--- Start INPUT MATERIAL ---
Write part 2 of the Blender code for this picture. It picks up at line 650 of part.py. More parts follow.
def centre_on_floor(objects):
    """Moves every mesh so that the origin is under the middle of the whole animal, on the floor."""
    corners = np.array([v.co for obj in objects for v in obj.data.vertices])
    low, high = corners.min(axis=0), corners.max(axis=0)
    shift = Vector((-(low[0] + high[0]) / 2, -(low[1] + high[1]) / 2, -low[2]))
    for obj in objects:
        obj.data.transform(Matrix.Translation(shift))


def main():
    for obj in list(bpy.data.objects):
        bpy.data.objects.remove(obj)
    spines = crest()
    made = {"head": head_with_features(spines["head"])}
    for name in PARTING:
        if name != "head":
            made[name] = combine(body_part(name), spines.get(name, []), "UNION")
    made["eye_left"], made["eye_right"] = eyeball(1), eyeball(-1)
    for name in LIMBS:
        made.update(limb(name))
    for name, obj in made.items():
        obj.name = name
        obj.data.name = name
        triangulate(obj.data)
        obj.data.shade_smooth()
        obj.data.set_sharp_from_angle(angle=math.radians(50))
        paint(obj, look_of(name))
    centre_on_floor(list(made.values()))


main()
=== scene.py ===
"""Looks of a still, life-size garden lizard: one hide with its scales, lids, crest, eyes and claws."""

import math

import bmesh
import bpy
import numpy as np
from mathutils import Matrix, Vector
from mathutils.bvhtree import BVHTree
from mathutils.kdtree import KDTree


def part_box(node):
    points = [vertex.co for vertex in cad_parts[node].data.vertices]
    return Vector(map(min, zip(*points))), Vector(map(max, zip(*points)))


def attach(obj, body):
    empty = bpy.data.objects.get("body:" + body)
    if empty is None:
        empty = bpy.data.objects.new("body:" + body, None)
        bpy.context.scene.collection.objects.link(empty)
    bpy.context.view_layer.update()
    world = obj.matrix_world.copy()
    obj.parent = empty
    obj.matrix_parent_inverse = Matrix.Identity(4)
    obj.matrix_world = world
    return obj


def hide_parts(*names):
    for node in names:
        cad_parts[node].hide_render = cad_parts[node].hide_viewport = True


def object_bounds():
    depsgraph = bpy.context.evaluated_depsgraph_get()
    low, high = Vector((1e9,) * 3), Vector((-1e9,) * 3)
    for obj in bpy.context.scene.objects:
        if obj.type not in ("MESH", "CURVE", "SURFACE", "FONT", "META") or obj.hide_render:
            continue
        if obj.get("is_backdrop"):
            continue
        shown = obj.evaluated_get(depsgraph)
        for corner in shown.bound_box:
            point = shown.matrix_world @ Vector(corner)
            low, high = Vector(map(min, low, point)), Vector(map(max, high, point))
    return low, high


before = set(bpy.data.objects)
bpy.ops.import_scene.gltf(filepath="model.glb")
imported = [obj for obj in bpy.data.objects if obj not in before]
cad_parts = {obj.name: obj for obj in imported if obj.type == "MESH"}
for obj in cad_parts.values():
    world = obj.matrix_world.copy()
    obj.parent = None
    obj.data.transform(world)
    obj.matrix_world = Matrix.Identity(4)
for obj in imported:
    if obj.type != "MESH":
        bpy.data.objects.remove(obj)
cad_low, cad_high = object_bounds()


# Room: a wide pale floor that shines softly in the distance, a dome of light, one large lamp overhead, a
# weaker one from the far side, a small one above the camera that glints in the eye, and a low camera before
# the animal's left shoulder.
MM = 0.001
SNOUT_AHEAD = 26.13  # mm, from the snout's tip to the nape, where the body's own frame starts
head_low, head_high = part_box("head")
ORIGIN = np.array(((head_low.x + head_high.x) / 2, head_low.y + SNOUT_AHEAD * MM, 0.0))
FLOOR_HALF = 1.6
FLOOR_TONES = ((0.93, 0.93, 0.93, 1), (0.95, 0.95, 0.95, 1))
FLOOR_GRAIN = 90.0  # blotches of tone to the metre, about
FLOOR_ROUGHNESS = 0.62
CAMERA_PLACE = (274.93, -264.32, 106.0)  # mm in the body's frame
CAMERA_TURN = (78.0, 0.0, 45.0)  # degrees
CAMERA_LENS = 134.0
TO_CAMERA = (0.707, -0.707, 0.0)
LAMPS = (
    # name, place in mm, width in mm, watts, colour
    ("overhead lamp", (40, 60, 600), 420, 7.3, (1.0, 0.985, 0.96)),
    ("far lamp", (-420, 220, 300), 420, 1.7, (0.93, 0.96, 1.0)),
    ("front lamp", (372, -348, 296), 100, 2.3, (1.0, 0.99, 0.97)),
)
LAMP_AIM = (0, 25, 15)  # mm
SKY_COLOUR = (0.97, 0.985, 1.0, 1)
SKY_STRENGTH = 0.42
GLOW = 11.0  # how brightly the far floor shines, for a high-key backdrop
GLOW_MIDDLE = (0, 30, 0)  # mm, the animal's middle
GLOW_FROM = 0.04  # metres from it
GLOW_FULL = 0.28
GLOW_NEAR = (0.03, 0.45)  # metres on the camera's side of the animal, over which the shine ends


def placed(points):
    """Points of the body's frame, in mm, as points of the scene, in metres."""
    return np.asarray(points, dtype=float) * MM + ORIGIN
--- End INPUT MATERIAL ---
--- Start INPUT MATERIAL ---
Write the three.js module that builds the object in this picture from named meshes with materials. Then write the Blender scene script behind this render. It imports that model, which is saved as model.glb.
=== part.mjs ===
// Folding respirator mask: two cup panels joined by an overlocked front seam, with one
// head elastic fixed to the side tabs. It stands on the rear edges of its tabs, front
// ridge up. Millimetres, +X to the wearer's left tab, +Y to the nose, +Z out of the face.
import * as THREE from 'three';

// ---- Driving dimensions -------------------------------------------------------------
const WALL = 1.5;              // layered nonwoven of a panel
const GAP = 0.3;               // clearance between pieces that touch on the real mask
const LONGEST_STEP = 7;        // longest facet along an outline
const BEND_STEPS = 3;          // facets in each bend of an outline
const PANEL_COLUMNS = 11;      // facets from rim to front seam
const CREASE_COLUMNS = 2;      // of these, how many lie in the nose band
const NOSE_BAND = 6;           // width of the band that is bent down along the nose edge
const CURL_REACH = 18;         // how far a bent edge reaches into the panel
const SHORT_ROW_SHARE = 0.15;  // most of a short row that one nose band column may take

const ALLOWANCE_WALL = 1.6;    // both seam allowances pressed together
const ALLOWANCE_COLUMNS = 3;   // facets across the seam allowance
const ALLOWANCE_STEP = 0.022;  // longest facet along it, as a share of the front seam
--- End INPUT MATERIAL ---
# WHAT TO DO
Print exactly the lines from the line with "obj.data.name = name" to the line with "points = [vertex.co", both included, and nothing else.

# RESULT OF THE EXERCISE
        obj.data.name = name
        triangulate(obj.data)
        obj.data.shade_smooth()
        obj.data.set_sharp_from_angle(angle=math.radians(50))
        paint(obj, look_of(name))
    centre_on_floor(list(made.values()))


main()
=== scene.py ===
"""Looks of a still, life-size garden lizard: one hide with its scales, lids, crest, eyes and claws."""

import math

import bmesh
import bpy
import numpy as np
from mathutils import Matrix, Vector
from mathutils.bvhtree import BVHTree
from mathutils.kdtree import KDTree


def part_box(node):
    points = [vertex.co for vertex in cad_parts[node].data.vertices]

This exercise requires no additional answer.